Volksmusik mit Techno kombiniert
Pirmin Huber beantwortet diese Frage eindeutig mit «ja». Für ihn bedeutet Volksmusik Inspiration. Der 36-jährige Kontrabassist unterwirft sich in seinem musikalischen Schaffen ungern starren Regeln.
In der Volkmusik darf man meiner Meinung nach alles.
Er experimentiert gerne – Volksmusik hat dabei für ihn grosses Inspirationspotenzial. «In der Volksmusik darf man meiner Meinung nach alles», findet er und betont, dass ihm wichtiger sei, offen und kreativ zu bleiben, als immer allen zu gefallen. Sein Lieblingsmix: Techno und Volksmusik.
Diese beiden Musikgenres haben laut Pirmin Huber durchaus Gemeinsamkeiten. Beides ist im Grunde Tanzmusik. «Nur Ländler oder nur Techno zu spielen, geht für mich nicht, da würde mir jeweils das eine oder das andere fehlen», sagt der Kontrabassist und entlockt seinem Instrument rhythmisch-sphärische Klänge.
Huber hat an der Hochschule Luzern studiert, spielt traditionelle Volksmusik, sucht aber auch seinen eigenen Sound. Zurzeit weilt er in einem Atelier in Berlin, das er vom Kanton Schwyz zur Verfügung gestellt bekommen kann.

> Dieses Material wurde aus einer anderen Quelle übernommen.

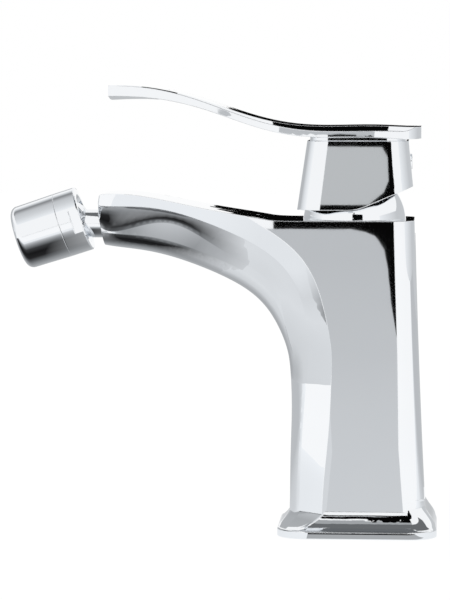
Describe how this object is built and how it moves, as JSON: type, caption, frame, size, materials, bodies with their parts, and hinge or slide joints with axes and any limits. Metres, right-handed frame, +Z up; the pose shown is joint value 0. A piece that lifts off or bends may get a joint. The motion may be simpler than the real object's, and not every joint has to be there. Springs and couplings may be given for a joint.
{
  "type": "bidet mixer",
  "caption": "Single-lever bidet mixer: square column with a faceted curved spout, swivel ball nozzle and a long curved blade lever on a domed cartridge.",
  "frame": {"origin": "centre of the foot's underside, on the deck", "axes": "+Z up from the deck, the spout and the lever reach along -X, +Y is the hot side"},
  "size_m": [0.1491, 0.049, 0.155],
  "materials": {
    "chrome": "polished",
    "brass": "machined",
    "steel": "satin",
    "rubber": "matte",
    "plastic": "matte",
    "ceramic": "lapped"
  },
  "bodies": {
    "mixer_body": {"body": "chrome", "base_gasket": "rubber", "cartridge_housing": "plastic", "cartridge_base": "plastic", "port_seals": "rubber", "disc_seals": "rubber", "fixed_disc": "ceramic", "retaining_nut": "brass", "dome_cap": "chrome", "ball_nipple": "chrome", "nipple_ring": "rubber"},
    "turret": {"rotating_sleeve": "plastic", "pivot_pin": "steel"},
    "lever": {"stem": "steel", "lever_handle": "chrome", "handle_screw": "steel", "screw_plug": "chrome"},
    "valve": {"moving_disc": "ceramic", "disc_carrier": "plastic"},
    "swivel_ring": {"slip_ring": "plastic"},
    "swivel_seal": {"ball_seal": "rubber"},
    "nozzle": {"swivel_nut": "chrome", "nozzle_shell": "chrome", "aerator_gasket": "rubber", "aerator_housing": "plastic", "flow_regulator": "plastic", "aerator_screen": "plastic"}
  },
  "joints": [
    {"name": "temperature_turn", "type": "hinge", "parent": "mixer_body", "child": "turret", "pos_m": [-0.0015, 0, 0.108], "axis": [0, 0, 1], "range_deg": [-45, 45]},
    {"name": "lever_lift", "type": "hinge", "parent": "turret", "child": "lever", "pos_m": [-0.0015, 0, 0.108], "axis": [0, 1, 0], "range_deg": [0, 25]},
    {"name": "disc_slide", "type": "slide", "parent": "turret", "child": "valve", "axis": [-1, 0, 0], "range_m": [0, 0.00465]},
    {"name": "nozzle_pitch", "type": "hinge", "parent": "mixer_body", "child": "swivel_ring", "pos_m": [-0.1018, 0, 0.1068], "axis": [0, 1, 0], "range_deg": [-2, 36]},
    {"name": "nozzle_yaw", "type": "hinge", "parent": "swivel_ring", "child": "swivel_seal", "pos_m": [-0.1018, 0, 0.1068], "axis": [-0.309, 0, 0.9511], "range_deg": [-12, 12]},
    {"name": "nozzle_spin", "type": "hinge", "parent": "swivel_seal", "child": "nozzle", "pos_m": [-0.1018, 0, 0.1068], "axis": [-0.9511, 0, -0.309], "continuous": true}
  ],
  "couplings": [
    {"joint": "disc_slide", "follows": "lever_lift", "m_per_rad": 0.01065}
  ]
}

In der norddeutschen Metropole versucht er volksmusikalische Elemente und treibende Beats zu einem neuen Ganzen zu mischen. Und ist dabei auch ziemlich erfolgreich.
Pirmin Huber sei ein gutes Beispiel dafür, was aus einer Traditionswurzel spriessen kann, so der Autor der «DOK»-Serie Christian Wyss. Hubers Bandkollegen sind zu ihm nach Berlin gereist, um dort auf der Strasse Menschen für ihre Musik zu begeistern und sie zum Tanzen zu animieren.
Juzen und tanzen auf der Alp
Den Sommer verbringt Paul Marty auf der Alp. Der Arbeitstag des Landwirtes beginnt meist um 6:00 morgens. Da werden die Kühe von der Weide geholt, zum Melken. Dafür wendet er einen singenden Lockruf an. Beim Vieh holen gejuzt hätten bereits seine Eltern und Grosseltern. «Das Vieh hört so besser auf uns», ist er überzeugt.
Nach dem Mittag nimmt Marty nicht selten sein Schwyzerörgeli auf die Knie und spielt einen lüpfigen Ländler. In diese musikalische Tradition ist er hineingewachsen. Grosses Vorbild sei sein Grossvater, die Volksmusik-Legende «Sity Domini», Dominik Marty. Dieser war landauf, landab bekannt für seine urchige und fröhliche Art und für seine markante Stimme. «Luschtig und fröhli, läbt de Lööli», habe dieser gerne gesagt.
Wenn wir zusammen Musik machen, kann jeder sein, wie ihm grad drum ist.
Fröhlich geht es aber durchaus auch bei Paul Marty auf der Alp zu und her, wenn dieser bei gut gelaunter Runde zusammen mit seinen Freunden urchigen Ländler mit Akkordeon und Kontrabass zum Besten gibt.
Marty mag solche lustigen, gesellige Abende ganz besonders. Auch wird bei diesen Zusammenkünften oft gesungen und das Tanzbein geschwungen. «Wenn wir zusammen Musik machen, kann jeder sein, wie ihm grad drum ist», schwärmt Marty von der ausgelassenen Feststimmung in der Alphütte.